GNOME Bugzilla – Bug 627775
impower(-1,complex(0,1))
Last modified: 2010-08-23 23:20:41 UTC
impower(-1,complex(0,1)) evaluates to #DIV/0! Since impower(x,y) should be imexp(improduct(y,imln(x))) which is defined everywhere but for x = 0, this is surprising. Note that imexp(improduct(y,imln(x))) for x = -1 and y = complex(0,1) evaluates to 0.04321391826377 which is in fact the correct answer for impower(-1,complex(0,1)).
imln isn't well defined on the negative part of the real axis. (Or any other halfline from the origin that one might choose when defining imln.) That, of course, is not a good argument about what -1^i should be. I notice that we have both go_complex_pow and complex_pow.
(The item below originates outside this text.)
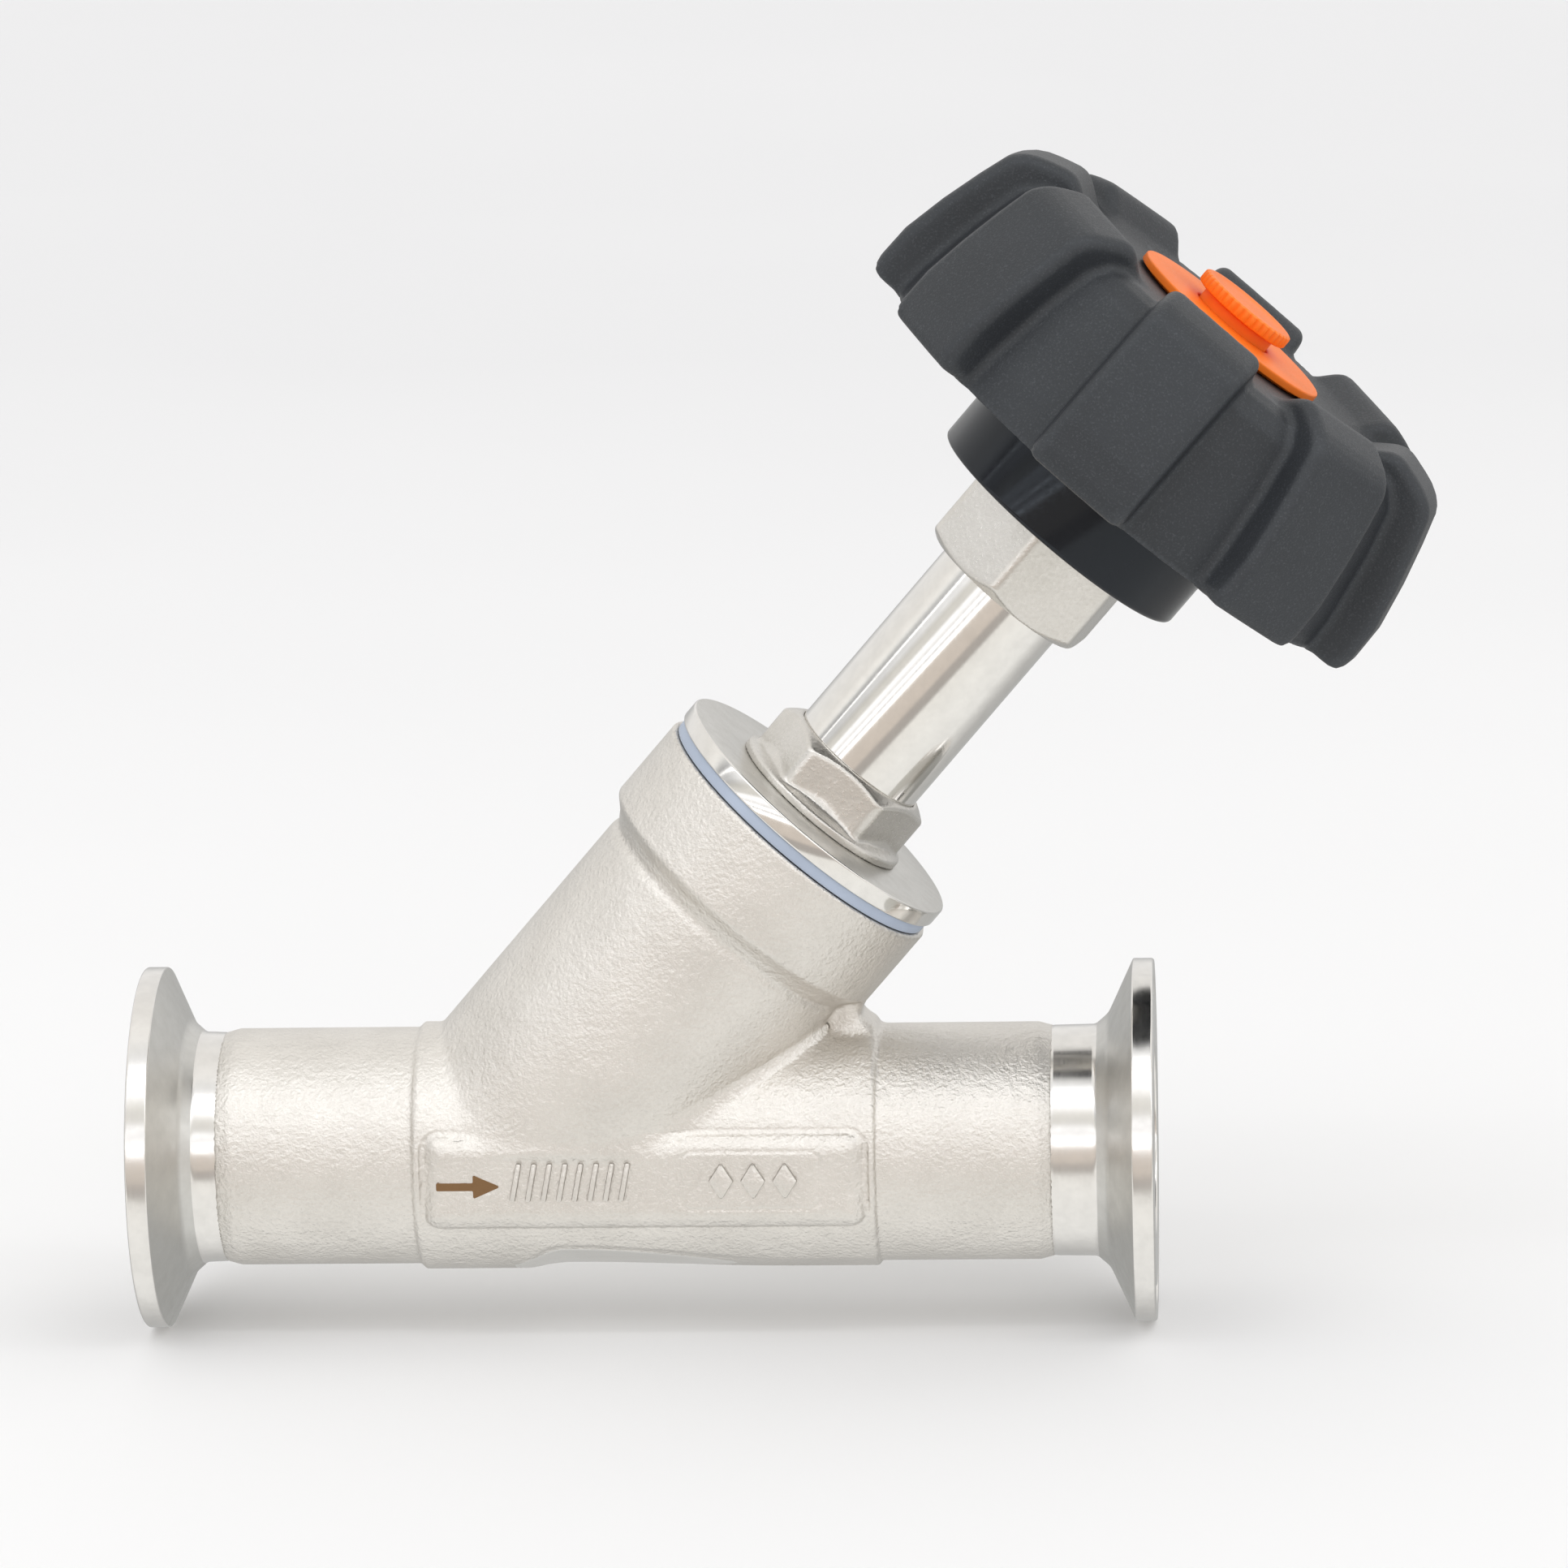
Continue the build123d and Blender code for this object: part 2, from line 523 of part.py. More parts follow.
with BuildPart() as handwheel:
    turned(
        [
            (0, WHEEL_LOW),
            (VALLEY_LOW_R, WHEEL_LOW),
            (VALLEY_HIGH_R, DECK - VALLEY_EDGE),
            (VALLEY_HIGH_R - VALLEY_SHOULDER, DECK - VALLEY_SHOULDER),
            (VALLEY_HIGH_R - VALLEY_EDGE, DECK),
            (0, DECK),
        ]
    )
    for number in range(LOBES):
        add(lobe_blank.part.rotate(BONNET_AXIS, -number * 360 / LOBES))
    turned(
        [
            (HUB_R, WHEEL_LOW),
            (VALLEY_LOW_R - WALL, WHEEL_LOW),
            (VALLEY_HIGH_R - WALL, DECK_UNDER - WALL_CORNER),
            (VALLEY_HIGH_R - WALL - WALL_CORNER, DECK_UNDER),
            (HUB_R, DECK_UNDER),
        ],
        Mode.SUBTRACT,
    )
    ring(0, HUB_R, WHEEL_LOW, HUB_LOW, Mode.SUBTRACT)
    for turn in lobe_turns:
        lobe(turn, lobe_hollow, LOBE_WIDTH - 2 * WALL, Mode.SUBTRACT)
    hexagon(HUB_FLAT + 2 * FIT, HUB_LOW, HUB_SHELF, LOBE_TURN, Mode.SUBTRACT)
    ring(0, POCKET_R, HUB_SHELF, DECK, Mode.SUBTRACT)
finish(handwheel, "handwheel")

with BuildPart() as wheel_washer:
    ring(NUT_END_R + FIT, WHEEL_WASHER_R, HUB_SHELF, WHEEL_WASHER_TOP)
finish(wheel_washer, "wheel_washer")

with BuildPart() as wheel_nut:
    hexagon(WHEEL_NUT_FLAT, WHEEL_WASHER_TOP, WHEEL_NUT_TOP, LOBE_TURN)
    ring(0, NUT_END_R + FIT, WHEEL_WASHER_TOP, WHEEL_NUT_TOP, Mode.SUBTRACT)
finish(wheel_nut, "wheel_nut")

with BuildPart() as indicator_cover:
    ring(COVER_HOLE_R, COVER_SEAT_R, DECK, COVER_DISC_LOW)
    ring(COVER_HOLE_R, COVER_DISC_R, COVER_DISC_LOW, COVER_DISC_TOP)
    ring(COVER_LIP_R, POCKET_R - FIT, COVER_LIP_LOW, DECK)
    fillet(rim_edges(indicator_cover, COVER_DISC_R, DECK + FIT), radius=COVER_DISC_ROUND)
finish(indicator_cover, "indicator_cover")

# --- Stem, rising without turning ----------------------------------------------------------------
with BuildPart() as stem:
    turned(
        [
            (0, STEM_END_LOW),
            (STEM_END_R - STEM_BEVEL, STEM_END_LOW),
            (STEM_END_R, STEM_END_LOW + STEM_BEVEL),
            (STEM_END_R, STEM_SHOULDER),
            (STEM_R, STEM_SHOULDER),
            (STEM_R, STEM_TOP),
            (STEM_TIP_R, STEM_TOP),
            (STEM_TIP_R, STEM_TIP_TOP),
            (0, STEM_TIP_TOP),
        ]
    )
    with BuildSketch(bonnet_at(STEM_KEY_LOW)) as key_flats:
        Rectangle(2 * TUBE_R, 2 * TUBE_R)
        Rectangle(STEM_FLAT, 2 * TUBE_R, mode=Mode.SUBTRACT)
    extrude(key_flats.sketch, amount=STEM_KEY_HIGH - STEM_KEY_LOW, mode=Mode.SUBTRACT)
finish(stem, "stem")

with BuildPart() as plug:
    turned(
        [
            (STEM_END_R + FIT, PLUG_LOW),
            (PLUG_R, PLUG_LOW),
            (PLUG_R, PLUG_EDGE),
            (PLUG_NECK_R, STEM_SHOULDER),
            (STEM_END_R + FIT, STEM_SHOULDER),
        ]
    )
finish(plug, "plug")

with BuildPart() as seat_seal:
    ring(STEM_END_R + FIT, SEAL_R, SEAL_LOW, PLUG_LOW)
finish(seat_seal, "seat_seal")

with BuildPart() as seal_washer:
    ring(STEM_END_R + FIT, SEAL_WASHER_R, SEAL_WASHER_LOW, SEAL_LOW)
finish(seal_washer, "seal_washer")

with BuildPart() as plug_nut:
    hexagon(PLUG_NUT_FLAT, PLUG_NUT_LOW, SEAL_WASHER_LOW)
    ring(0, STEM_END_R + FIT, PLUG_NUT_LOW, SEAL_WASHER_LOW, Mode.SUBTRACT)
finish(plug_nut, "plug_nut")

with BuildPart() as indicator_knob:
    ring(0, KNOB_NECK_R, KNOB_LOW, KNOB_HEAD_LOW)
    ring(0, KNOB_R, KNOB_HEAD_LOW, KNOB_TOP)
    with BuildSketch(bonnet_at(KNOB_HEAD_LOW)) as serrations:
        with PolarLocations(KNOB_R, KNOB_TEETH):
            Circle(KNOB_TOOTH_R)
    extrude(serrations.sketch, amount=KNOB_TOP - KNOB_HEAD_LOW, mode=Mode.SUBTRACT)
    ring(0, STEM_TIP_R + FIT, KNOB_LOW, STEM_TIP_TOP + PLAY, Mode.SUBTRACT)
finish(indicator_knob, "indicator_knob")
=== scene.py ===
"""Looks for the angle seat valve: detailed pieces, materials, floor, light and camera round the CAD frame."""

import math

import bmesh
import bpy
import numpy as np
from mathutils import Matrix, Vector


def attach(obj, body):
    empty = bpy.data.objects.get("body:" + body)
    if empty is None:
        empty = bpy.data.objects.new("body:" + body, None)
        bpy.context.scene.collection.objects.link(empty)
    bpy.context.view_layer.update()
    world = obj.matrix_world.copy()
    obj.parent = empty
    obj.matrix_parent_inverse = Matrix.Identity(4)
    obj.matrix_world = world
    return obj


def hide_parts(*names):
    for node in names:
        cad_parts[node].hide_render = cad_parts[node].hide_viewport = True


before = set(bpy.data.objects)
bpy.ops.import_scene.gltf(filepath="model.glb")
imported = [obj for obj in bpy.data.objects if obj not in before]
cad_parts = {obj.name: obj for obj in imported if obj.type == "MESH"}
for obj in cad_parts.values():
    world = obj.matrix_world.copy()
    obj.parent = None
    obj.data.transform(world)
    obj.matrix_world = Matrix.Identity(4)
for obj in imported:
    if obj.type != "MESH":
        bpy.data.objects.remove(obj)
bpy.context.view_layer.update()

MM = 0.001

# The bonnet's own frame: origin where the two axes cross, heights along UP, turns from FRONT to ACROSS
BONNET_ANGLE = math.radians(49.0)
UP = np.array([math.cos(BONNET_ANGLE), 0, math.sin(BONNET_ANGLE)])
ACROSS = np.array([math.sin(BONNET_ANGLE), 0, -math.cos(BONNET_ANGLE)])
FRONT = np.array([0, -1.0, 0])
CROSSING = np.array([53.6, 0, 0])


def to_bonnet(points):
    """Row-frame millimetres to (front, across, height) millimetres of the bonnet frame."""
    return (points - CROSSING) @ np.stack([FRONT, ACROSS, UP], 1)


def from_bonnet(points):
    return CROSSING + points @ np.stack([FRONT, ACROSS, UP])


# --- Distance fields ------------------------------------------------------------------------------
def outline_field(u, v, corners):
    """Signed distance to a closed flat outline, negative inside."""
    nearest = np.full(u.shape, 1e9)
    inside = np.zeros(u.shape, bool)
    for (au, av), (bu, bv) in zip(corners, corners[1:] + corners[:1]):
        eu, ev = bu - au, bv - av
        wu, wv = u - au, v - av
        along = np.clip((wu * eu + wv * ev) / (eu * eu + ev * ev), 0, 1)
        nearest = np.minimum(nearest, (wu - eu * along) ** 2 + (wv - ev * along) ** 2)
        crosses = ((av > v) != (bv > v)) & (wu < eu * wv / (ev if ev else 1e-9))
        inside ^= crosses
    return np.where(inside, -1, 1) * np.sqrt(nearest)


def both(a, b, radius):
    """Intersection of two fields with an edge of that radius."""
    deep = np.minimum(-radius, np.maximum(a, b))
    return deep + np.hypot(np.maximum(radius + a, 0), np.maximum(radius + b, 0))


def either(a, b, radius):
    """Union of two fields with a fillet of that radius."""
    return -both(-a, -b, radius)


def panel(u, v, centre, half, corner):
    """Signed distance to a rectangle with round corners."""
    du = np.abs(u - centre[0]) - half[0] + corner
    dv = np.abs(v - centre[1]) - half[1] + corner
    return np.hypot(np.maximum(du, 0), np.maximum(dv, 0)) + np.minimum(np.maximum(du, dv), 0) - corner


def bell(distance, width):
    """1 at no distance, falling away smoothly over about the width."""
    return np.exp(-((distance / width) ** 2))


def step(value, low, high):
    """0 below low, 1 above high, smooth between."""
    share = np.clip((value - low) / (high - low), 0, 1)
    return share * share * (3 - 2 * share)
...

Of course we can put the branch cut anywhere we like (and it would even need to be a straight halfline) . But there really isn't a reason not to cover the whole complex plane with the exception of the origin. I vote for having the branch cut of impower, imln and the other complex logarithms all in the same place.
Fixed. (Although I still need to move stuff over to goffice.) Note, that we went away from the exp-log formula for accuracy reasons a while ago. We get the branch cut from complex_angle, so things should be consistent.